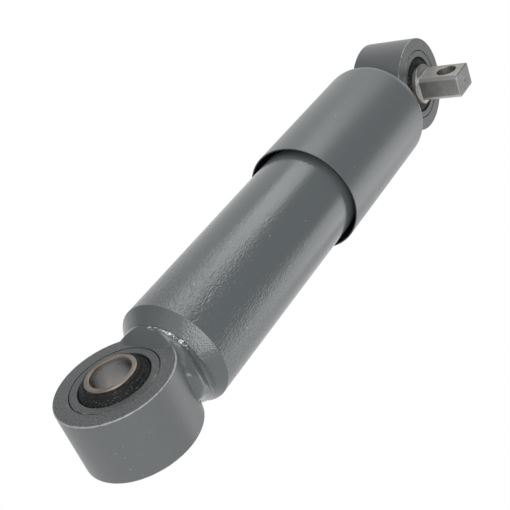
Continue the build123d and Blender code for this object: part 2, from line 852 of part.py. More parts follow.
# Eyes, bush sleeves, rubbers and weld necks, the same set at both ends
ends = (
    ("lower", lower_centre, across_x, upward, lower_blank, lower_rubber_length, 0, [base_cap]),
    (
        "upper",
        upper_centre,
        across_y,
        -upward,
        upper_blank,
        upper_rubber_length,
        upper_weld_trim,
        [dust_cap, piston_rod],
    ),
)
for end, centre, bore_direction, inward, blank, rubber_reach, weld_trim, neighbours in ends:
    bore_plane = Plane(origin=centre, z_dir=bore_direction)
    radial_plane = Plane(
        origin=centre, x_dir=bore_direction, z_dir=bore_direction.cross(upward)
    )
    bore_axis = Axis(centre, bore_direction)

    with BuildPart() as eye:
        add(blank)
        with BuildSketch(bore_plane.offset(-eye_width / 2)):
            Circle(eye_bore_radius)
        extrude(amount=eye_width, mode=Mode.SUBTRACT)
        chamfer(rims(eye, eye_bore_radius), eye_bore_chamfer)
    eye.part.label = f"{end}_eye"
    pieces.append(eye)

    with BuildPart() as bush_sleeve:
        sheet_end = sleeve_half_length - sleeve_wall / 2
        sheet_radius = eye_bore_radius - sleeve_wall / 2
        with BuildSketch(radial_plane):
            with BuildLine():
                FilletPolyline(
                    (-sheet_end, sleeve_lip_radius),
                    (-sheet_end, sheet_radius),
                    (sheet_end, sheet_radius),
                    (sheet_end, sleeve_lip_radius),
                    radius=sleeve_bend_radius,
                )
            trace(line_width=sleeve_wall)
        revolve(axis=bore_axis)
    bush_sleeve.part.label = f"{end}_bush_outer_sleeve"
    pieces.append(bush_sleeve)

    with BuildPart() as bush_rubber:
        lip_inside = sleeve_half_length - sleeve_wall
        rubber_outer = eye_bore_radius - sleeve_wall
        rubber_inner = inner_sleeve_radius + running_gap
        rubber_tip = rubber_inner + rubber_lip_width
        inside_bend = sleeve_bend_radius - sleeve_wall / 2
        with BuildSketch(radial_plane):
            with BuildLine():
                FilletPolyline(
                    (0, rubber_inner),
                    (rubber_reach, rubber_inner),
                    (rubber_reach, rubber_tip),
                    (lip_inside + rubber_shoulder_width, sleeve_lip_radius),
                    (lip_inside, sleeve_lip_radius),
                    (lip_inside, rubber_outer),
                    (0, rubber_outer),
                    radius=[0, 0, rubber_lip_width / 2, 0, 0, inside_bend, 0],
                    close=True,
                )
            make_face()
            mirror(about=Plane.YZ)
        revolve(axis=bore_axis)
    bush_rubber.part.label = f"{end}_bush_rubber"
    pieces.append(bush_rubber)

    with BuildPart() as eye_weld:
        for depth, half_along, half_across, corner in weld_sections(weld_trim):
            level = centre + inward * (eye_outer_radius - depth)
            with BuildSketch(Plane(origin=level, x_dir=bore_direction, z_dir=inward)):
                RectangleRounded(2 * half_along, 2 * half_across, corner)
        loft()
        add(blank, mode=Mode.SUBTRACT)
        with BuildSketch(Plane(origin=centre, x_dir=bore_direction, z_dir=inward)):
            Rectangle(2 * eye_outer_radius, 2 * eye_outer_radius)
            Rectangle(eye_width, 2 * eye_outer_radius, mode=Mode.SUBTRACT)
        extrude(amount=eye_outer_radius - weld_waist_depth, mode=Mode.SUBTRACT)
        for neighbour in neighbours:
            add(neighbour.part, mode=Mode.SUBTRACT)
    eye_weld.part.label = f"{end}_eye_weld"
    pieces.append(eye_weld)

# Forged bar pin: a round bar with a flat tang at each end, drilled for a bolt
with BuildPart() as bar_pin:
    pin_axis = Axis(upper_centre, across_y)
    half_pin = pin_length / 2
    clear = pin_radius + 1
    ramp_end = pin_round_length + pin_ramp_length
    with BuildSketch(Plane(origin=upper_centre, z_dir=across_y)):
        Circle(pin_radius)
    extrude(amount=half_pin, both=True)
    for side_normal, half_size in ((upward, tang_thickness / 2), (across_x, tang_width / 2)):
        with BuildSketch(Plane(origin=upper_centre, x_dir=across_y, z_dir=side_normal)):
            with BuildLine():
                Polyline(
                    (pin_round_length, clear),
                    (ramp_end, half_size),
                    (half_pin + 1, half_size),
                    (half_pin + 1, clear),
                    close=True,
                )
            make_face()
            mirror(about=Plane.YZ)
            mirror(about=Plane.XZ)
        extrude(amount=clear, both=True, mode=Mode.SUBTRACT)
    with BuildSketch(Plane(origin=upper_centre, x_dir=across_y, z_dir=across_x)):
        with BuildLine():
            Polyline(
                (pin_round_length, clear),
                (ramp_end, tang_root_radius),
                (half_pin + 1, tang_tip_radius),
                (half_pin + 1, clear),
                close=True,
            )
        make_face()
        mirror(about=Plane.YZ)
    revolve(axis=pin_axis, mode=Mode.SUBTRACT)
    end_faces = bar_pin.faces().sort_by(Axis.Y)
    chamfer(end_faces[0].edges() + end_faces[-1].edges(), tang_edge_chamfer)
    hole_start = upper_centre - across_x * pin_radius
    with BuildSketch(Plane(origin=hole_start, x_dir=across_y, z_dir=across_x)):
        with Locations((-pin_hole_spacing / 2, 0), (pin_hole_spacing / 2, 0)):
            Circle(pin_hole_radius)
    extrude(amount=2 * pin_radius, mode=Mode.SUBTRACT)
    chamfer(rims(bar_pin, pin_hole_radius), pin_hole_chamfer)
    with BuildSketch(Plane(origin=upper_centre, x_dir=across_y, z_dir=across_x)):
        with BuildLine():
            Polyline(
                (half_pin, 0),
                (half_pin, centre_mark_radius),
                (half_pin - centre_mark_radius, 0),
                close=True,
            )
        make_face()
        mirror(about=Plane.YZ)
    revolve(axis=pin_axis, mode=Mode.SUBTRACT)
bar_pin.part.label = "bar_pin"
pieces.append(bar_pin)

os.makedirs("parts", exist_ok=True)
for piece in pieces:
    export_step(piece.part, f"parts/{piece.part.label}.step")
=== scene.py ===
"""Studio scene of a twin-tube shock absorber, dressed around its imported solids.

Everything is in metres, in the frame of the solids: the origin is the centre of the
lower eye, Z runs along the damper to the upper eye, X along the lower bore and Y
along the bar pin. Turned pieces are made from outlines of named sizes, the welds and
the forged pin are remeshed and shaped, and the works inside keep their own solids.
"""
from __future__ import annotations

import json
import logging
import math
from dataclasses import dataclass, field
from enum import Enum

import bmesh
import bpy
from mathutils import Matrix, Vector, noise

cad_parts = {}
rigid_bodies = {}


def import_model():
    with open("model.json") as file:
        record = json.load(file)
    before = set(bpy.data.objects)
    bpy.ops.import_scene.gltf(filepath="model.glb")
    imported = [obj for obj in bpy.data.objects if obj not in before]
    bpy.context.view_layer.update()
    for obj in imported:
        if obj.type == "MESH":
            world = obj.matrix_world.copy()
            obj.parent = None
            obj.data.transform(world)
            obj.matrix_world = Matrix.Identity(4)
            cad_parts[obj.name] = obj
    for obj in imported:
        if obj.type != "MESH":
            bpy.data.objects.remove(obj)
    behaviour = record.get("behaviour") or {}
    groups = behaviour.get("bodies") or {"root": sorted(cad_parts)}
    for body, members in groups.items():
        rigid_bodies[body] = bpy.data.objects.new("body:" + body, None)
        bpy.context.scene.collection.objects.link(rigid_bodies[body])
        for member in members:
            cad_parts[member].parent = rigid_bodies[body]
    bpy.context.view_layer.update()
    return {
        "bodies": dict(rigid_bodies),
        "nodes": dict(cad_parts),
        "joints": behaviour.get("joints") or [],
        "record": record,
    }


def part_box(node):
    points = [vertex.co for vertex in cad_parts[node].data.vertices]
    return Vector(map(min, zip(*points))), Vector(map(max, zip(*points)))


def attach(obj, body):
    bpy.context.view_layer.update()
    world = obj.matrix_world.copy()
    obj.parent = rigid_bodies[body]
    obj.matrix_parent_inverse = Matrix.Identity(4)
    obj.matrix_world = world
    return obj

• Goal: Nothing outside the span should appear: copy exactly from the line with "extrude(amount=2 * pin_radius, mode=Mode.SUBTRACT)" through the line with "record = json.load(file)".

• The answer:
    extrude(amount=2 * pin_radius, mode=Mode.SUBTRACT)
    chamfer(rims(bar_pin, pin_hole_radius), pin_hole_chamfer)
    with BuildSketch(Plane(origin=upper_centre, x_dir=across_y, z_dir=across_x)):
        with BuildLine():
            Polyline(
                (half_pin, 0),
                (half_pin, centre_mark_radius),
                (half_pin - centre_mark_radius, 0),
                close=True,
            )
        make_face()
        mirror(about=Plane.YZ)
    revolve(axis=pin_axis, mode=Mode.SUBTRACT)
bar_pin.part.label = "bar_pin"
pieces.append(bar_pin)

os.makedirs("parts", exist_ok=True)
for piece in pieces:
    export_step(piece.part, f"parts/{piece.part.label}.step")
=== scene.py ===
"""Studio scene of a twin-tube shock absorber, dressed around its imported solids.

Everything is in metres, in the frame of the solids: the origin is the centre of the
lower eye, Z runs along the damper to the upper eye, X along the lower bore and Y
along the bar pin. Turned pieces are made from outlines of named sizes, the welds and
the forged pin are remeshed and shaped, and the works inside keep their own solids.
"""
from __future__ import annotations

import json
import logging
import math
from dataclasses import dataclass, field
from enum import Enum

import bmesh
import bpy
from mathutils import Matrix, Vector, noise

cad_parts = {}
rigid_bodies = {}


def import_model():
    with open("model.json") as file:
        record = json.load(file)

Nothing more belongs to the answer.